Eine dem Bombardier-Zug ähnliche Entwicklung präsentiert Siemens Mobility zusammen mit den Österreichischen Bundesbahnen. Der „Cityjet eco“ ist ebenfalls ein Akkutriebzug, dessen Lithium-Titanat-Batterien sich in kürzester Zeit per Oberleitung aufladen lassen. Ende 2019 wird er im Fahrgastbetrieb eingesetzt.
Auf Wasserstoff und eine Brennstoffzelle setzt „Coradia iLint“, ein emissionsfreier Regionalzug des Herstellers Alstom, der in Salzgitter gebaut wird. Schon an diesem Sonntag geht der Zug, der Wasserstoff direkt in elektrische Energie umwandelt, auf Premierenfahrt zwischen Cuxhaven und Buxtehude. Mit einer Reichweite von 1000 Kilometern und einer Höchstgeschwindigkeit von 140 Stundenkilometern ist er auf Augenhöhe mit einem Dieselzug. Bis Ende 2021 will Alstom 14 Brennstoffzellenzüge an die niedersächsische Landesnahverkehrsgesellschaft (LNVG) liefern.

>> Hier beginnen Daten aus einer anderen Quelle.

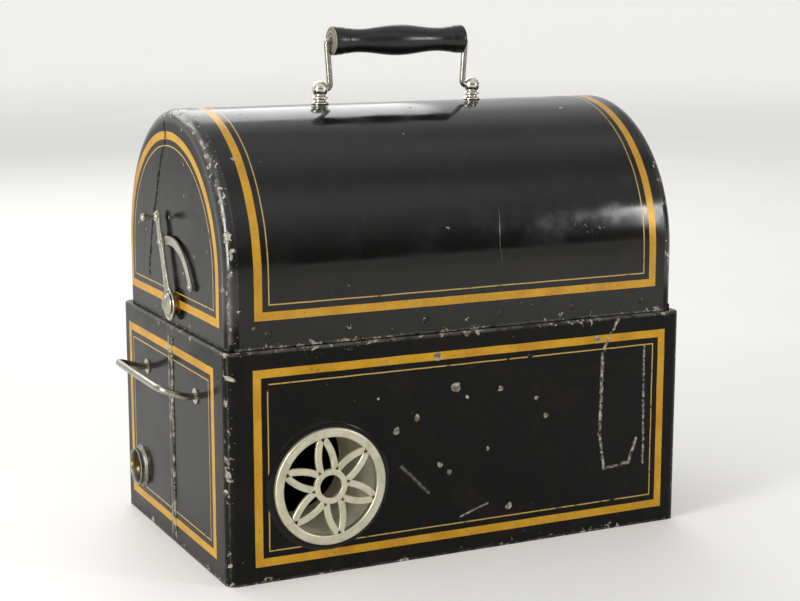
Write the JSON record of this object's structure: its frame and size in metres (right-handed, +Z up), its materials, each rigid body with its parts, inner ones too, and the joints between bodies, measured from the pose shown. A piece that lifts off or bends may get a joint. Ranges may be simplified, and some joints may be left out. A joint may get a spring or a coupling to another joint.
{
  "type": "magic lantern",
  "caption": "Portable projection lantern in a black japanned metal case: box base with pierced ventilator, lift-off domed cover with carrying handle and end latches, lantern on a bed board inside",
  "frame": {"origin": "middle of the underside of the base, on the surface it stands on", "axes": "+X along the case towards the objective end, +Y towards the back, +Z up"},
  "size_m": [0.3896, 0.223, 0.36],
  "materials": {
    "japan": "gloss black japan with gold lining, chipped at the edges",
    "nickel": "old nickel plate, warm and slightly dull",
    "steel": "drawn steel wire and sheet, aged",
    "brass": "lacquered brass, browned",
    "cream": "matt cream lacquer inside the air duct",
    "grip_wood": "turned hardwood, gloss black",
    "board_wood": "oiled mahogany",
    "moulding": "black moulded insulator",
    "porcelain": "white glazed lamp socket",
    "glass": "clear ground glass",
    "mirror": "silvered reflector",
    "iron": "varnished iron laminations",
    "winding": "varnished cotton-covered winding"
  },
  "bodies": {
    "base": {"base_shell": "japan", "base_bottom": "japan", "seam_strip": "japan", "bed_board": "board_wood", "board_cleats": "steel", "board_screws": "brass", "vent_bezel": "japan", "vent_duct": "cream", "vent_rosette": "nickel", "inlet_shroud": "nickel", "inlet_block": "moulding", "inlet_pins": "brass", "rod_ferrules": "steel", "rod_guide": "steel", "latch_keepers": "steel", "transformer_core": "iron", "transformer_coil": "winding", "transformer_straps": "steel", "lamp_house": "japan", "house_cowl": "japan", "lamp_track": "steel", "condenser_barrel": "brass", "condenser_lenses": "glass", "condenser_ring": "brass", "stage_frame": "brass", "lens_pillar": "steel", "focus_sleeve": "brass"},
    "rod": {"draw_rod": "steel", "rod_stops": "brass"},
    "lamp": {"lamp_carriage": "brass", "lamp_socket": "porcelain", "lamp_bulb": "glass", "reflector": "mirror"},
    "carrier": {"slide_carrier": "board_wood", "picture_glass": "glass"},
    "objective": {"objective_barrel": "brass", "objective_lenses": "glass", "focus_rack": "brass"},
    "pinion": {"focus_pinion": "brass", "focus_knob": "brass"},
    "cover": {"cover_barrel": "japan", "cover_end_left": "japan", "cover_end_right": "japan", "cover_strips": "steel", "cover_rivets": "japan", "latch_quadrants": "nickel", "quadrant_studs": "nickel", "latch_bushes": "brass", "handle_posts": "nickel", "post_nuts": "steel"},
    "latch_left": {"latch_lever_left": "nickel", "latch_knob_left": "nickel", "latch_shaft_left": "nickel", "latch_hook_left": "steel"},
    "latch_right": {"latch_lever_right": "nickel", "latch_knob_right": "nickel", "latch_shaft_right": "nickel", "latch_hook_right": "steel"},
    "handle": {"handle_wire": "steel"},
    "grip": {"handle_grip": "grip_wood"}
  },
  "joints": [
    {"name": "cover_lift", "type": "slide", "parent": "base", "child": "cover", "axis": [0, 0, 1], "range_m": [0, 0.2]},
    {"name": "latch_left_turn", "type": "hinge", "parent": "cover", "child": "latch_left", "pos_m": [-0.1705, 0, 0.171], "axis": [1, 0, 0], "range_deg": [0, 75]},
    {"name": "latch_right_turn", "type": "hinge", "parent": "cover", "child": "latch_right", "pos_m": [0.1705, 0, 0.171], "axis": [1, 0, 0], "range_deg": [0, 75]},
    {"name": "handle_swing", "type": "hinge", "parent": "cover", "child": "handle", "pos_m": [0, 0, 0.3155], "axis": [1, 0, 0], "range_deg": [-92, 92]},
    {"name": "grip_spin", "type": "hinge", "parent": "handle", "child": "grip", "pos_m": [0, 0, 0.349], "axis": [1, 0, 0], "continuous": true},
    {"name": "rod_draw", "type": "slide", "parent": "base", "child": "rod", "axis": [-1, 0, 0], "range_m": [0, 0.06]},
    {"name": "lamp_slide", "type": "slide", "parent": "base", "child": "lamp", "axis": [1, 0, 0], "range_m": [-0.008, 0.008]},
    {"name": "carrier_slide", "type": "slide", "parent": "base", "child": "carrier", "axis": [0, 1, 0], "range_m": [-0.026, 0.026]},
    {"name": "focus_slide", "type": "slide", "parent": "base", "child": "objective", "axis": [1, 0, 0], "range_m": [-0.012, 0.012]},
    {"name": "pinion_turn", "type": "hinge", "parent": "base", "child": "pinion", "pos_m": [0.043, 0, 0.1813], "axis": [0, 1, 0], "range_deg": [-125, 125]}
  ],
  "couplings": [
    {"joint": "pinion_turn", "follows": "focus_slide", "rad_per_m": 178.57}
  ]
}
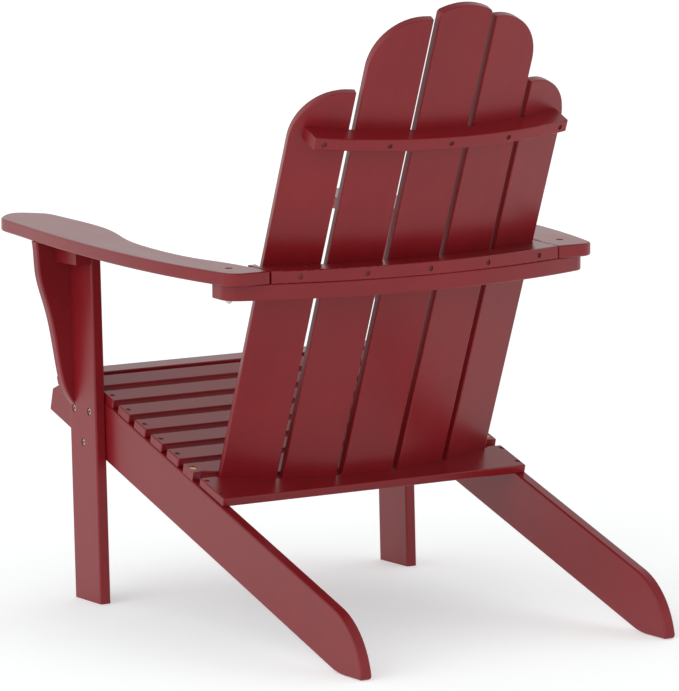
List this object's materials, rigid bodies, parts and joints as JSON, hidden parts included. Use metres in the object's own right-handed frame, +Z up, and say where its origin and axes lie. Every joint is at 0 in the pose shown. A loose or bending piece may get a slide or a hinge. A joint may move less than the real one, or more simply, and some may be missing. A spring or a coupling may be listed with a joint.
{
  "type": "adirondack chair",
  "caption": "Slatted wooden garden armchair with a low sloping seat, a curved reclined back of tall slats, broad flat arms and side boards that run down to the floor as rear feet.",
  "frame": {"origin": "on the floor, under the centre of the chair's outline", "axes": "+Z up; the sitter looks towards -Y; +X is the sitter's left"},
  "size_m": [0.7144, 1.0437, 0.9589],
  "materials": {
    "paint": "deep barn-red satin paint over planed softwood boards with eased edges",
    "bolt_steel": "zinc-plated, hex-socket heads sunk flush",
    "bright_screw": "yellow-passivated countersunk wood screws, left unpainted",
    "painted_screw": "countersunk wood screws, dulled with paint in their recesses"
  },
  "bodies": {
    "root": {"arm_bolt_nuts": "bolt_steel", "arm_bolt_washers": "bolt_steel", "arm_bolts": "bolt_steel", "arm_left": "paint", "arm_right": "paint", "arm_screws": "painted_screw", "back_brace": "paint", "back_slat_1": "paint", "back_slat_2": "paint", "back_slat_3": "paint", "back_slat_4": "paint", "back_slat_5": "paint", "brace_screws": "painted_screw", "bracket_left": "paint", "bracket_right": "paint", "bracket_screws": "painted_screw", "cleat_left": "paint", "cleat_right": "paint", "cleat_screws": "painted_screw", "crossbar_rear_screws": "painted_screw", "crossbar_top_screws": "bright_screw", "leg_bolt_nuts": "bolt_steel", "leg_bolt_washers": "bolt_steel", "leg_bolts": "bolt_steel", "leg_left": "paint", "leg_right": "paint", "lower_crossbar": "paint", "rear_board_screws": "painted_screw", "rear_seat_board": "paint", "seat_screws": "painted_screw", "seat_slat_1": "paint", "seat_slat_2": "paint", "seat_slat_3": "paint", "seat_slat_4": "paint", "seat_slat_5": "paint", "seat_slat_6": "paint", "seat_slat_7": "paint", "seat_slat_8": "paint", "shaped_seat_slat": "paint", "shaped_slat_screws": "bright_screw", "slat_foot_screws": "painted_screw", "stringer_left": "paint", "stringer_right": "paint", "upper_crossbar": "paint"}
  },
  "joints": []
}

Auch die neue Berliner S-Bahn ist zu sehen
Auch der Zughersteller Stadler will auf der Innotrans nicht nur die mit Spannung erwartete neue Berliner S-Bahn vorstellen. Hinter den Kulissen der Messe wird auch über den ersten Batteriezug des Schweizer Herstellers gesprochen, der in Berlin-Pankow mit 1100 Mitarbeitern Straßen- und Stadtbahnen baut. Offiziell gibt es noch keine Bestätigung, aber Branchenkreisen zufolge wird Stadler in Kürze eine Batterieversion seines Nahverkehrsmodells „Flirt“ präsentieren. Künftig eingesetzt werden könnte der Akku-„Flirt“ – der historische Kreis schließt sich – auf den Regionalverkehrslinien der Pfalz.
Alle großen europäischen Zughersteller haben somit Antriebe im Angebot, die auf eine Elektrifizierung der Strecken nicht mehr angewiesen sind. Ob sich die Technik am Markt durchsetzt, wird von den Verkehrsunternehmen in den Regionen abhängen, die Strecken ausschreiben. Bislang haben sie auf den Preis geschaut. Die Anbieter versprechen trotz höherer Anschaffungskosten, dass sich die neue Technik über die Lebensdauer von 30 Jahren auszahlt – nicht nur für das Klima.